### GIVEN DATA:
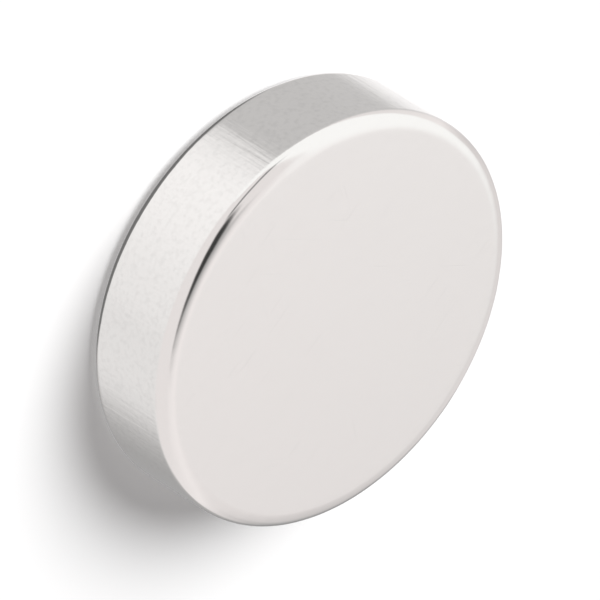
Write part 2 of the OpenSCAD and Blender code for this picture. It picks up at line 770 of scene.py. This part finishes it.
def aim_camera(context, studio):
    """A long lens on the middle of the disc."""
    lens = bpy.data.cameras.new("camera")
    lens.sensor_width = SENSOR_WIDTH
    lens.lens = studio.focal_px / FRAME_PX * SENSOR_WIDTH * studio.magnification
    lens.clip_start = NEAR_LIMIT
    camera = bpy.data.objects.new("camera", lens)
    back = bearing_vector(0, studio.elevation)
    place = Matrix.Translation(Vector((0, 0, MID_Z)) + back * studio.distance)
    upright = back.to_track_quat("Z", "Y").to_matrix().to_4x4()
    camera.matrix_world = place @ upright @ Matrix.Rotation(studio.roll, 4, "Z")
    context.scene.collection.objects.link(camera)
    context.scene.camera = camera


class MAGNET_OT_studio(bpy.types.Operator):
    """Lays the white floor, hangs the key lamp, sets the walls round it and aims the camera"""
    bl_idname = "magnet.studio"
    bl_label = "Studio"
    bl_options = {"REGISTER", "UNDO"}

    def execute(self, context):
        studio = context.scene.magnet_studio
        context.scene.world = studio_world(studio)
        context.scene.view_settings.view_transform = "Standard"
        lay_floor(context, studio)
        hang_key(context, studio)
        aim_camera(context, studio)
        return {"FINISHED"}


class MAGNET_PT_panel(bpy.types.Panel):
    """Lists the disc and its studio"""
    bl_label = "Disc magnet"
    bl_idname = "MAGNET_PT_panel"
    bl_space_type = "VIEW_3D"
    bl_region_type = "UI"
    bl_category = "Magnet"

    def draw(self, context):
        for operator, groups in BUILD_ORDER:
            self.layout.operator(operator)
            for group in groups:
                box = self.layout.box()
                settings = getattr(context.scene, group)
                for name in settings.__annotations__:
                    box.prop(settings, name)


GROUPS = {"magnet_wear": MagnetWear, "magnet_plate": MagnetPlate, "magnet_studio": MagnetStudio}
BUILD_ORDER = (
    ("magnet.plated_disc", ("magnet_wear", "magnet_plate")),
    ("magnet.studio", ("magnet_studio",)),
)
CLASSES = (*GROUPS.values(), MAGNET_OT_plated_disc, MAGNET_OT_studio, MAGNET_PT_panel)


def register():
    for cls in CLASSES:
        bpy.utils.register_class(cls)
    for name, group in GROUPS.items():
        setattr(bpy.types.Scene, name, PointerProperty(type=group))


def unregister():
    for name in GROUPS:
        delattr(bpy.types.Scene, name)
    for cls in reversed(CLASSES):
        bpy.utils.unregister_class(cls)


def main():
    """Makes the disc and its studio."""
    register()
    bpy.ops.magnet.plated_disc()
    bpy.ops.magnet.studio()


if __name__ == "__main__":
    main()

### EXERCISE TASK:
Reproduce, please, the lines of the material from its first line down to the line containing "box.prop(settings, name)", keeping both ends and nothing beyond them.

### OUTPUT OF THE EXERCISE:
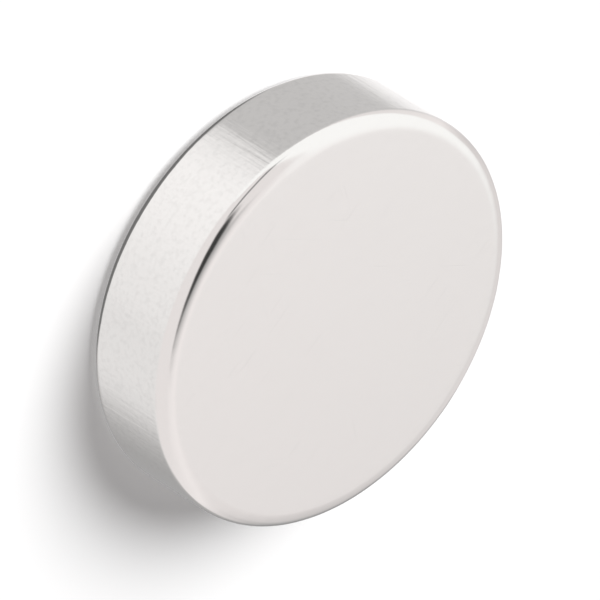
Write part 2 of the OpenSCAD and Blender code for this picture. It picks up at line 770 of scene.py. This part finishes it.
def aim_camera(context, studio):
    """A long lens on the middle of the disc."""
    lens = bpy.data.cameras.new("camera")
    lens.sensor_width = SENSOR_WIDTH
    lens.lens = studio.focal_px / FRAME_PX * SENSOR_WIDTH * studio.magnification
    lens.clip_start = NEAR_LIMIT
    camera = bpy.data.objects.new("camera", lens)
    back = bearing_vector(0, studio.elevation)
    place = Matrix.Translation(Vector((0, 0, MID_Z)) + back * studio.distance)
    upright = back.to_track_quat("Z", "Y").to_matrix().to_4x4()
    camera.matrix_world = place @ upright @ Matrix.Rotation(studio.roll, 4, "Z")
    context.scene.collection.objects.link(camera)
    context.scene.camera = camera


class MAGNET_OT_studio(bpy.types.Operator):
    """Lays the white floor, hangs the key lamp, sets the walls round it and aims the camera"""
    bl_idname = "magnet.studio"
    bl_label = "Studio"
    bl_options = {"REGISTER", "UNDO"}

    def execute(self, context):
        studio = context.scene.magnet_studio
        context.scene.world = studio_world(studio)
        context.scene.view_settings.view_transform = "Standard"
        lay_floor(context, studio)
        hang_key(context, studio)
        aim_camera(context, studio)
        return {"FINISHED"}


class MAGNET_PT_panel(bpy.types.Panel):
    """Lists the disc and its studio"""
    bl_label = "Disc magnet"
    bl_idname = "MAGNET_PT_panel"
    bl_space_type = "VIEW_3D"
    bl_region_type = "UI"
    bl_category = "Magnet"

    def draw(self, context):
        for operator, groups in BUILD_ORDER:
            self.layout.operator(operator)
            for group in groups:
                box = self.layout.box()
                settings = getattr(context.scene, group)
                for name in settings.__annotations__:
                    box.prop(settings, name)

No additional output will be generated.